Winter Days

It’s been a long while since I’ve actively posted.  That, in part, has to do with a case of optical rectitis that I was suffering from…read shitty outlook on life….and partially because once the snow hits, everything here freezes.  The compost is composting, the leaves and branches and things in the beds are folded over and nicely rotting away, providing much needed nourishment to the soil come spring.  The Stokes Seed Catalogue showed up two weeks ago and sent shivers down my spine, and the amaryllis has just opened flower number four.  Simple flowers the size of cake plates the colour of watermelon bleeding into the green rind of the petals as they close close to the stem.  The other 4 amaryllis have yet to even peek out of their bulbs, which gives me hope of additional flowers.

Something I long forgot about was that gardening in winter doesn’t have to be restricted to dirt.  I cleaned up a 55 gallon fish tank last week-end, a job I’ve been putting off for (see above reason, optical rectitis), and because baking and cooking with a slow cooker seemed to pass the time with more grace than scrubbing three months of fish fecal out of gravel.  But the monumental job of doing it is done, less than an hour later, and I find myself with new LED lights and a power filter for a tank 25 gallons bigger than the one it’s on.

Thus began the addiction and the indulgence of indoor aquatic gardening, having just sunk $60 and change into plants, including a dwarf lotus, which will be leaving from Winnipeg Monday morning and arriving via Canada post hopefully by Wednesday.

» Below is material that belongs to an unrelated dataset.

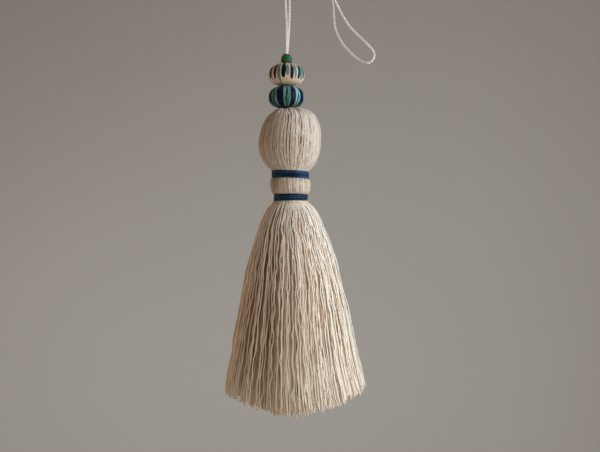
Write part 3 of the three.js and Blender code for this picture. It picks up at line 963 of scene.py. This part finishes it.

The other thing crossing my mind is the value of being a hermit.  Good grief.  Yes, there are contemplative and meditative issues with this, but sometimes something comes along your way that requires some additional contemplation.  A hermit is only as good as the community they belong to, which at the surface may seem somewhat an odd statement to make.  But even the desert fathers had to come in and share a communal meal, as well as take Communion and worship as members of a community.  We’re only as good as the company we keep, and the commitments and times that we spend with that company.  My mess begins when I shut everyone and everything out.  My victories begin when I open myself to the possibility of companionship on all kinds of levels, without expectation, and just allow the fertile garden to grow.

Which is a really nice, really complicated way of saying I hope he calls.